++++ Records shown ++++
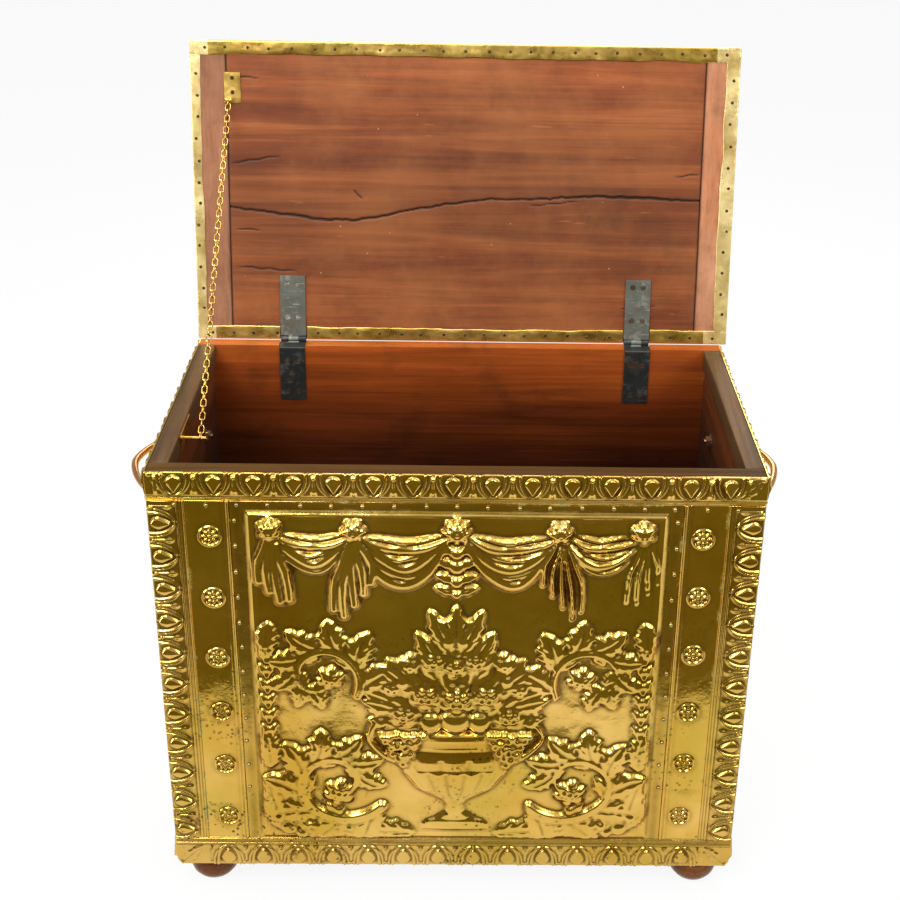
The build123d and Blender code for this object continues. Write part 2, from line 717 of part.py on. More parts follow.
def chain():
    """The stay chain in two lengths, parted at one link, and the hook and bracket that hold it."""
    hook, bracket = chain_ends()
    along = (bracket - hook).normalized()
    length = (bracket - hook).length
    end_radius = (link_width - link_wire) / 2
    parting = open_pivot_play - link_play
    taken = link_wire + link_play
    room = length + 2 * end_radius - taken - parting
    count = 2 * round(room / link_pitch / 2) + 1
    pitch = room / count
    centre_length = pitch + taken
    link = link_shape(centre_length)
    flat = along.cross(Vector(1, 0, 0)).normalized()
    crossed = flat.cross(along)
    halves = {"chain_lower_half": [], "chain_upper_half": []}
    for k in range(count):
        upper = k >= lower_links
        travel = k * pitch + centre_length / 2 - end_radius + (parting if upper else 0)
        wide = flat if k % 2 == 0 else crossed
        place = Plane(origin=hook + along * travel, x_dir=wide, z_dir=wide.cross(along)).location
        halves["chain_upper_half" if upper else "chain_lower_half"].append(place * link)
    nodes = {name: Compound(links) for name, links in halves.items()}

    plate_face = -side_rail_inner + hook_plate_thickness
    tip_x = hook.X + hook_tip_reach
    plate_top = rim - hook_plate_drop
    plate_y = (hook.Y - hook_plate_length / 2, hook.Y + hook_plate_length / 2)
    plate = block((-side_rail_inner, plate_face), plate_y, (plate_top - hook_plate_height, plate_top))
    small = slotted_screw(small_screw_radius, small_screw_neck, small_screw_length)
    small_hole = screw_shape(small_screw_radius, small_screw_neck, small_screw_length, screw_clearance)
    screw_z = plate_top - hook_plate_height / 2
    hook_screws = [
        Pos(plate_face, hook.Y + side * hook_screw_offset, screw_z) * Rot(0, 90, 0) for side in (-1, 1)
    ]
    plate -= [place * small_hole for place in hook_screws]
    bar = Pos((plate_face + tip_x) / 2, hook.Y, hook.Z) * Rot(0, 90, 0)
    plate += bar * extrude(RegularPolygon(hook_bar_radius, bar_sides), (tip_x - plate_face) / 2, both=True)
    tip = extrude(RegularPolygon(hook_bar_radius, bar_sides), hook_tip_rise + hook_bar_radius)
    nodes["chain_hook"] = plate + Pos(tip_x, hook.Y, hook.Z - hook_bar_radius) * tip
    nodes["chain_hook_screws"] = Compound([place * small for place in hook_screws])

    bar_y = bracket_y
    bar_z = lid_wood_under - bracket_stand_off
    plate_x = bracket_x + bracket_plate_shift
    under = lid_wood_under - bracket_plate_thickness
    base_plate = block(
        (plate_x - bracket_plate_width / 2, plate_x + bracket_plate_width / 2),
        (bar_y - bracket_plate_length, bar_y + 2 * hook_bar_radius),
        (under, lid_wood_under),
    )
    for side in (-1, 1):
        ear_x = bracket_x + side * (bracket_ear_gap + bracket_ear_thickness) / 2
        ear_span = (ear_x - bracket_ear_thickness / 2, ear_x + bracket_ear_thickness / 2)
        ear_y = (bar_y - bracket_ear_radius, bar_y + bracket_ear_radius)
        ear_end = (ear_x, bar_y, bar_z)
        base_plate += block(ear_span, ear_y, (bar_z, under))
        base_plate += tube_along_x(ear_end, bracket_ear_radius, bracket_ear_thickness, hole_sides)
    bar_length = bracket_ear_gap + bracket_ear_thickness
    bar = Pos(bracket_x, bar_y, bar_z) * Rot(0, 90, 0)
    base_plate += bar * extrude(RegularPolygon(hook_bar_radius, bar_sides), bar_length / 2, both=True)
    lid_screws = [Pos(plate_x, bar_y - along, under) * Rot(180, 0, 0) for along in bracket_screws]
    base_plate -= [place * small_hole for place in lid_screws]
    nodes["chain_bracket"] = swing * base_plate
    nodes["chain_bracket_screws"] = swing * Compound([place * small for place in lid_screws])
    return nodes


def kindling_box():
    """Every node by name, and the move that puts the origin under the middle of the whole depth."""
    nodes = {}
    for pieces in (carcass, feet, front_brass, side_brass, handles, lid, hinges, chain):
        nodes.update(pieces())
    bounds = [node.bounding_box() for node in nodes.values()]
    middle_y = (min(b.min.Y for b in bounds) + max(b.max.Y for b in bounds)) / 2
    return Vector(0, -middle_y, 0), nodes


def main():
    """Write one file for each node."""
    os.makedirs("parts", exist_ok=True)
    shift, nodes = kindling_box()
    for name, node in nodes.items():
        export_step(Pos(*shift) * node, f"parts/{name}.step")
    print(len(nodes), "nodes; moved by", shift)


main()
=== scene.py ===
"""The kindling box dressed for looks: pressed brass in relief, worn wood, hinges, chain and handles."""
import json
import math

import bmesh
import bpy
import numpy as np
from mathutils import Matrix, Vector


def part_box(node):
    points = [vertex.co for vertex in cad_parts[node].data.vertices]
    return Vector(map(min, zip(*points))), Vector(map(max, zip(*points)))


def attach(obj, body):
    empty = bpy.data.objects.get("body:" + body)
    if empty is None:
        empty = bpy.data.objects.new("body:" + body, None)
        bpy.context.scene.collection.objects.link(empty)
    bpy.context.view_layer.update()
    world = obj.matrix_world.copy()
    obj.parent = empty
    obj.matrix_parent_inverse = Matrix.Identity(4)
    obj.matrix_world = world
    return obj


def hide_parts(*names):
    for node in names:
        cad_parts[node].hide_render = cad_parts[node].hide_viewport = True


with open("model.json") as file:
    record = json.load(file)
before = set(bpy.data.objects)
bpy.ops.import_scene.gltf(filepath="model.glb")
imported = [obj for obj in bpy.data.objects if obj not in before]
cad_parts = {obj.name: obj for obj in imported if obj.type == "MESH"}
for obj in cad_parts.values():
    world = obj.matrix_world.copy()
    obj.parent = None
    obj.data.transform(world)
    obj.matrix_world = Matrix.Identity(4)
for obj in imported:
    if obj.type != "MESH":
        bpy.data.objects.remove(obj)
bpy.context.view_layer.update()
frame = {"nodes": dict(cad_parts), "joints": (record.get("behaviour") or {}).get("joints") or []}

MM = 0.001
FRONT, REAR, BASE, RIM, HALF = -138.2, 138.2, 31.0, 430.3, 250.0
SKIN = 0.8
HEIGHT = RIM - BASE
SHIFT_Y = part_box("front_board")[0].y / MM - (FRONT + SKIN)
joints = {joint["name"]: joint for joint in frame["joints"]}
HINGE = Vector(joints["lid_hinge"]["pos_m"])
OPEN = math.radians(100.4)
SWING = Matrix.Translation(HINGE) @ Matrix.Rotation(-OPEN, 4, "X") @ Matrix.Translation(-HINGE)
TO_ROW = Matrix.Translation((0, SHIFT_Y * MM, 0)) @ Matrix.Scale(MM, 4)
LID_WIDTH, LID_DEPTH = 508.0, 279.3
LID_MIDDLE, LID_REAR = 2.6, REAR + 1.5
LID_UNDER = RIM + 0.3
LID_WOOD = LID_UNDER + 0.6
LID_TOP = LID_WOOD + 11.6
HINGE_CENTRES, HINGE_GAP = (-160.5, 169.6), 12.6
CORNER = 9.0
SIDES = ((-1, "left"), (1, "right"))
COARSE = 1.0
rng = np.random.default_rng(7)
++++
++++ Records shown ++++
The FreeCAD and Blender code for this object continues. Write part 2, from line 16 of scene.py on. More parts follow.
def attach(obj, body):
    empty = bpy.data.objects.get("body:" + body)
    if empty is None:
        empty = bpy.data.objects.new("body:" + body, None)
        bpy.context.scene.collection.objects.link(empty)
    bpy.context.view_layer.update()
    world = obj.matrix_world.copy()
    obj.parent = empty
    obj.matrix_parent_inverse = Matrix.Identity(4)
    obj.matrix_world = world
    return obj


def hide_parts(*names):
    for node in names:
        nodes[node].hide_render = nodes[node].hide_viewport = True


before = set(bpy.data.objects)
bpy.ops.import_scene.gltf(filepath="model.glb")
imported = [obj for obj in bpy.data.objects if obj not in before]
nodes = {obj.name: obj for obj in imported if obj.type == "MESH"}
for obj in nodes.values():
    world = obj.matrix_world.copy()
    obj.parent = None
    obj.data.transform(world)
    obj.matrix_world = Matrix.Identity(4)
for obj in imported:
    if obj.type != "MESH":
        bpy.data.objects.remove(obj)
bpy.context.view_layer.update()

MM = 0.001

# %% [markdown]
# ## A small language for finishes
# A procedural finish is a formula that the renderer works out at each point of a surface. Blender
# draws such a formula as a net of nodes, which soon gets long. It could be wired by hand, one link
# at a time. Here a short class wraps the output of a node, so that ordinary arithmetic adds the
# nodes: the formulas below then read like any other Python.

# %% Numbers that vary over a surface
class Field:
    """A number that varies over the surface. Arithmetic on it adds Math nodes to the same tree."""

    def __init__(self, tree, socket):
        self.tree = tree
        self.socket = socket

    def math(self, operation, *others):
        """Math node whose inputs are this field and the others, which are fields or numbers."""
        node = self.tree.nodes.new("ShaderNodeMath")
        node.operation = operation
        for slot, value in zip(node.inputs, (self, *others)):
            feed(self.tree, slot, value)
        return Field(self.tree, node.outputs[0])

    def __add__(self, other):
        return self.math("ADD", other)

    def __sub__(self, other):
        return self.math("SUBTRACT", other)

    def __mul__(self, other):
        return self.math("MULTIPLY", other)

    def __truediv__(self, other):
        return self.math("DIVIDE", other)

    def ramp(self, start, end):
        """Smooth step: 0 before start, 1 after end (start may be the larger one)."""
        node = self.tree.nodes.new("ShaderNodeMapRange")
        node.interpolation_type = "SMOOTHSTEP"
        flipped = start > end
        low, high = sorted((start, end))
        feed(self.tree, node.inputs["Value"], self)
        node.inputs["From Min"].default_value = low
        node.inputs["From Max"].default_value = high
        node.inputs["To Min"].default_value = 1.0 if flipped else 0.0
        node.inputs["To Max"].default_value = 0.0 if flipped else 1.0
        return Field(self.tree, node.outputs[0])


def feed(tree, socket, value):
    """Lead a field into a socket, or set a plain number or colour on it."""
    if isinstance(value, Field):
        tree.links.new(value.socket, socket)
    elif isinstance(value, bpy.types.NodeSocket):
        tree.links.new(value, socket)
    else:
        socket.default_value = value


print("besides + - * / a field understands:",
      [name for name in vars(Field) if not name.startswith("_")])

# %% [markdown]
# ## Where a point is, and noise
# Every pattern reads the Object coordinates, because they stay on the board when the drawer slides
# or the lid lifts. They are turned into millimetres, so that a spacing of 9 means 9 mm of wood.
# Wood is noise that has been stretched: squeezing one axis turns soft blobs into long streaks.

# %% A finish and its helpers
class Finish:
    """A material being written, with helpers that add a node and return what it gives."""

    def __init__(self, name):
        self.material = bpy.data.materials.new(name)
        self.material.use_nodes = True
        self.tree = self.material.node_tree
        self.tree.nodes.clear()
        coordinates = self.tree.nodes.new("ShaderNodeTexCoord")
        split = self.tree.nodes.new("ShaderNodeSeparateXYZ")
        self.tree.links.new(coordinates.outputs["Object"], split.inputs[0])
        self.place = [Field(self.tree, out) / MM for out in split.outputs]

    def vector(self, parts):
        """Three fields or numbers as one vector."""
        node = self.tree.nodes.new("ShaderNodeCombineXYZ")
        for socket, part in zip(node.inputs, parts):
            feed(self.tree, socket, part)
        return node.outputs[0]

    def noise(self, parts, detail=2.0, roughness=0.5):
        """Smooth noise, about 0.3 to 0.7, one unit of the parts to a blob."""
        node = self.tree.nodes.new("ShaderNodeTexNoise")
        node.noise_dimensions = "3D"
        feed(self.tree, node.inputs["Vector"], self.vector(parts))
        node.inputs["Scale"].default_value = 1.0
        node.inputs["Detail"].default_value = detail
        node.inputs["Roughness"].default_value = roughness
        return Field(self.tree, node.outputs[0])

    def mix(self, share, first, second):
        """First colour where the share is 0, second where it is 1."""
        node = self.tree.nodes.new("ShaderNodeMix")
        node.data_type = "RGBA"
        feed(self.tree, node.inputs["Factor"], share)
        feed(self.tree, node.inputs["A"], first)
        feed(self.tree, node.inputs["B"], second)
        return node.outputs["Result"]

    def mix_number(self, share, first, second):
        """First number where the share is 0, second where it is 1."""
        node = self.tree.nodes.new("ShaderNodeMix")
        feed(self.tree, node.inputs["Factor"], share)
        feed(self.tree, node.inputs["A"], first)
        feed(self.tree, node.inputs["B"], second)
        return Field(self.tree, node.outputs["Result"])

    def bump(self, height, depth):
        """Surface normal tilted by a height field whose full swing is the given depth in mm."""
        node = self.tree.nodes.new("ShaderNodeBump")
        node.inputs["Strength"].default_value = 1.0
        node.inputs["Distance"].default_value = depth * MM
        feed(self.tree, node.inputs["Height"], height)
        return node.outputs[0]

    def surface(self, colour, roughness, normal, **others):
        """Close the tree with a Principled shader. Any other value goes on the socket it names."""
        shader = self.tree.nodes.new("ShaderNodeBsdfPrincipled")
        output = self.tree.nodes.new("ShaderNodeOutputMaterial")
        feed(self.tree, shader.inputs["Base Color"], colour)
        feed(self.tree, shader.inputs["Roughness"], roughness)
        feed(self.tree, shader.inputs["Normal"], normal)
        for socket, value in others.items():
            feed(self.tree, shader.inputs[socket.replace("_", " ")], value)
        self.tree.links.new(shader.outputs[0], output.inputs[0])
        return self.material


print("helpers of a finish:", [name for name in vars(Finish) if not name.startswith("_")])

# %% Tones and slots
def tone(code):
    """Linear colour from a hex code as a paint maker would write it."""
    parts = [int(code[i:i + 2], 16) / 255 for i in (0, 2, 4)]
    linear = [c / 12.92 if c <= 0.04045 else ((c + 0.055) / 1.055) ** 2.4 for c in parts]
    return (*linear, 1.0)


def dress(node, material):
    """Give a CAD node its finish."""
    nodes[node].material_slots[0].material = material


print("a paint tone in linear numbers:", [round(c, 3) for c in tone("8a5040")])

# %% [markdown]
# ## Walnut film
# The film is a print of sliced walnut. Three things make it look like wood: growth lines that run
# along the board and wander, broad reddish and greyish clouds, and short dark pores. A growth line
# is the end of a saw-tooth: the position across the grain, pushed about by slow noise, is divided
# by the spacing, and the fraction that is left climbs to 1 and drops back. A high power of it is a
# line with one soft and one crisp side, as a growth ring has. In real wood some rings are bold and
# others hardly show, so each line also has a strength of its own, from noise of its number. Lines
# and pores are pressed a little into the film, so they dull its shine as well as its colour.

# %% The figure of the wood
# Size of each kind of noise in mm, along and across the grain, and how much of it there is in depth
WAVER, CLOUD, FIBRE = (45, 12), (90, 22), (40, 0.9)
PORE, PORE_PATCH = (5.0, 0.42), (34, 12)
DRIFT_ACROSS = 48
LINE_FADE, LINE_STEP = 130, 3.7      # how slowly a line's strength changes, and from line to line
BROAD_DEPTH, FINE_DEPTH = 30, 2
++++
#### The request
Look back at the entries above. Retype the line with "middle_y = (min(b.min.Y", the line with "zip(*points))), Vector(map(max, zip(*points)))", and all lines in between.

#### Task response
    middle_y = (min(b.min.Y for b in bounds) + max(b.max.Y for b in bounds)) / 2
    return Vector(0, -middle_y, 0), nodes


def main():
    """Write one file for each node."""
    os.makedirs("parts", exist_ok=True)
    shift, nodes = kindling_box()
    for name, node in nodes.items():
        export_step(Pos(*shift) * node, f"parts/{name}.step")
    print(len(nodes), "nodes; moved by", shift)


main()
=== scene.py ===
"""The kindling box dressed for looks: pressed brass in relief, worn wood, hinges, chain and handles."""
import json
import math

import bmesh
import bpy
import numpy as np
from mathutils import Matrix, Vector


def part_box(node):
    points = [vertex.co for vertex in cad_parts[node].data.vertices]
    return Vector(map(min, zip(*points))), Vector(map(max, zip(*points)))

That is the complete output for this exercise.